Hello friends, I’m Cam Wiens. GM, Chef and lover of things geeky. Im a Gryffindor, Chaotic Good, and my favorite ninja turtle is Leonardo.
I can write an encounter for a roleplaying game. Dozens of them in a night even when crunch time calls for it. Being asked to contribute a traditional article with my thoughts about tabletop roleplaying games, and despite playing them for over 20 years now with them being arguably my favorite hobby. I have honestly racked my brain trying to put my words together into a cogent essay for days now. I’ve started this article several times now.
My conclusion: I’m not a great independent writer. I need collaboration, and to be prompted. So I asked people for their Q’s and here are some A’s. With any luck maybe I can help inspire some games, and help people looking at the hobby.
Question: “What are your Top 5 tips for new player?”
1. Get to know your character
Why are they adventuring? Are they in it for fame, fortune, or revenge? Character motivations drive plot hooks, and player interactions. How do they feel about others? How are you (your character) going to react if you see someone stealing? I used to have a DM pass out a in depth questionnaire about backgrounds for his use and to have us really think about and flesh out our characters. While not necessary, I think it does help a lot for building a more in depth campaign.
2. Stay in the moment
Put the phone away, nothing kills game immersion more than checking your phone. I’m guilty of this for sure. You’ll have a better time if you can put yourself in your character’s boots. Try to ask questions from your character’s perspective. Fancy voices aren’t near as important as getting the message across in an in character way. Try to avoid asking things like “what would happen if my character does this” and “my character says….” and just try to speak and act your character’s truth.
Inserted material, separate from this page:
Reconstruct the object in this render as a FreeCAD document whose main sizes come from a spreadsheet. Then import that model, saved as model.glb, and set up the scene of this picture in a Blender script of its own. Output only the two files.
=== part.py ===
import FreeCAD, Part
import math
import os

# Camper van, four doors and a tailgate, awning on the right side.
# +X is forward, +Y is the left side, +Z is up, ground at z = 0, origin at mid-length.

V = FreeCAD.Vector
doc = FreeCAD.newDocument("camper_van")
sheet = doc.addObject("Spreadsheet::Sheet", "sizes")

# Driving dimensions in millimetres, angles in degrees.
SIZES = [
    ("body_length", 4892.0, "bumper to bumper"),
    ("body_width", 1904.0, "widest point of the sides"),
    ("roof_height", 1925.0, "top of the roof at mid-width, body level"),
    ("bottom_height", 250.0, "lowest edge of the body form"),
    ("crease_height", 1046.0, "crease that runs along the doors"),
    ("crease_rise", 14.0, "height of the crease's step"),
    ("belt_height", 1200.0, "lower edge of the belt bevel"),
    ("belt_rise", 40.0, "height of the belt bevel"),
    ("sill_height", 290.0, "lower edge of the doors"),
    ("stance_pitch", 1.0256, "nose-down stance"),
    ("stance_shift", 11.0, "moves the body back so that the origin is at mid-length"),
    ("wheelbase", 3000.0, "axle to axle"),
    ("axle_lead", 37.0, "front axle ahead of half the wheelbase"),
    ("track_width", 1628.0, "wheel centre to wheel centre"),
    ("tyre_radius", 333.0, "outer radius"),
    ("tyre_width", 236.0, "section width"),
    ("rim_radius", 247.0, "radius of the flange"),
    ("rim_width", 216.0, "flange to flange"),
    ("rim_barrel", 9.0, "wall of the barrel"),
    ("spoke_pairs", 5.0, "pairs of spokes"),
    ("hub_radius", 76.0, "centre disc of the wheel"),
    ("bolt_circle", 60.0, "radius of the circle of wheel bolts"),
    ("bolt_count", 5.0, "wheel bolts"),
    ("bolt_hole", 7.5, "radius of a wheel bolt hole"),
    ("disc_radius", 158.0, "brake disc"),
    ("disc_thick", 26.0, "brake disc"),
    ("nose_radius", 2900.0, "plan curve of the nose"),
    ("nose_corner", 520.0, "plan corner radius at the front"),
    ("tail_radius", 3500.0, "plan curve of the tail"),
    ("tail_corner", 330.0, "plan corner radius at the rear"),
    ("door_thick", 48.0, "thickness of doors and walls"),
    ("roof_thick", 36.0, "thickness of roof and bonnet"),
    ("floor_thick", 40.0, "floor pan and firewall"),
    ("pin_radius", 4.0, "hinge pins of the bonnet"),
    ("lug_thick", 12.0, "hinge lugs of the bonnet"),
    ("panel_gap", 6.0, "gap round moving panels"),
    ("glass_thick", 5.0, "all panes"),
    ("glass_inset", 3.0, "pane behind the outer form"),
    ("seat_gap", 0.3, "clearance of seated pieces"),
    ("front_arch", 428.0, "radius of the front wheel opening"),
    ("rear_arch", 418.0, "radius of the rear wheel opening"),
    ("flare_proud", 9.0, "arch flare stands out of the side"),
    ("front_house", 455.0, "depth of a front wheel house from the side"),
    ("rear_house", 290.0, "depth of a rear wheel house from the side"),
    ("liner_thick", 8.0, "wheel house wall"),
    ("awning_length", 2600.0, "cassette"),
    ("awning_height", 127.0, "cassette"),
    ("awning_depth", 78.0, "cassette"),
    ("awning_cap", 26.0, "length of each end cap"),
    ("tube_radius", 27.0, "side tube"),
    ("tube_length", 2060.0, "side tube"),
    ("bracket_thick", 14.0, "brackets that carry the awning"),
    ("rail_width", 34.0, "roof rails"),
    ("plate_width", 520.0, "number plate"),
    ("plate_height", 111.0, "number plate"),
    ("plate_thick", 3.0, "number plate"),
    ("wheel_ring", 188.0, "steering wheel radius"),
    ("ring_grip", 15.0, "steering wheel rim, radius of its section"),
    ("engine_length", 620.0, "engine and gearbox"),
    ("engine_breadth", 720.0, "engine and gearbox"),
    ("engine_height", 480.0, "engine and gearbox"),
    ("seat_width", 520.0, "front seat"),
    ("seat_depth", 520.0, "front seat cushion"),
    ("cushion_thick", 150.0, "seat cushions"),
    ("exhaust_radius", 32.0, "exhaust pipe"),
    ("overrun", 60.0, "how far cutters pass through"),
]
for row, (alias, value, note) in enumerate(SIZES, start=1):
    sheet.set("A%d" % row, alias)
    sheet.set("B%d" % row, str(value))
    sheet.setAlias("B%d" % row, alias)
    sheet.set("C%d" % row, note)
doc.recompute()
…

3. Party Cohesion over anything else
The most fun I’ve ever had playing a character was playing a neutral evil character in an evil campaign. The reason we didn’t fall into disarray and party infighting is we followed the simplest rule of all: the party comes first. You can do selfish things, and steal, stab, and trick whoever you want, so long as they aren’t a player character. As a DM I’ll never say no to a reasonable request. But if you ask me to steal from another player at the table, I’m going to take you aside we’re going to have a quick talk about party cohesion.
4. Questions are always welcome
If you are feeling lost, all the text in the Player’s Handbook is just overwhelming you. WHAT DOES THAC0 MEAN!?
I’m not sure of the accuracy of this statistic, but there’s a 99% chance you’re playing with people who have played before, especially the DM. They can answer, or find the answer. Guaranteed. Try not to let your social fear keep you from enjoying yourself at the table. We all had questions at some point. Eventually, you’ll be the person answering the questions, and welcoming new people to the hobby with the same fears you overcame.
5. The Rule of Cool
This is more of a mantra than a hard and fast rule. Which is kind of the definition of the rule of cool. Using the same attacks over and over gets boring. Want to swing on the chandelier? That’s not an option they give on the character sheet. But it’s so cool! Try to think outside the box. Your future self will thank you for the cool stories you get to tell about that time you rode a shield like a surfboard down the stairs while shooting orcs dead. Showpiece encounters and stories are made by imagination and thinking outside the box. Keep your GM on their toes, and use your surroundings. The game will be genuinely richer for it.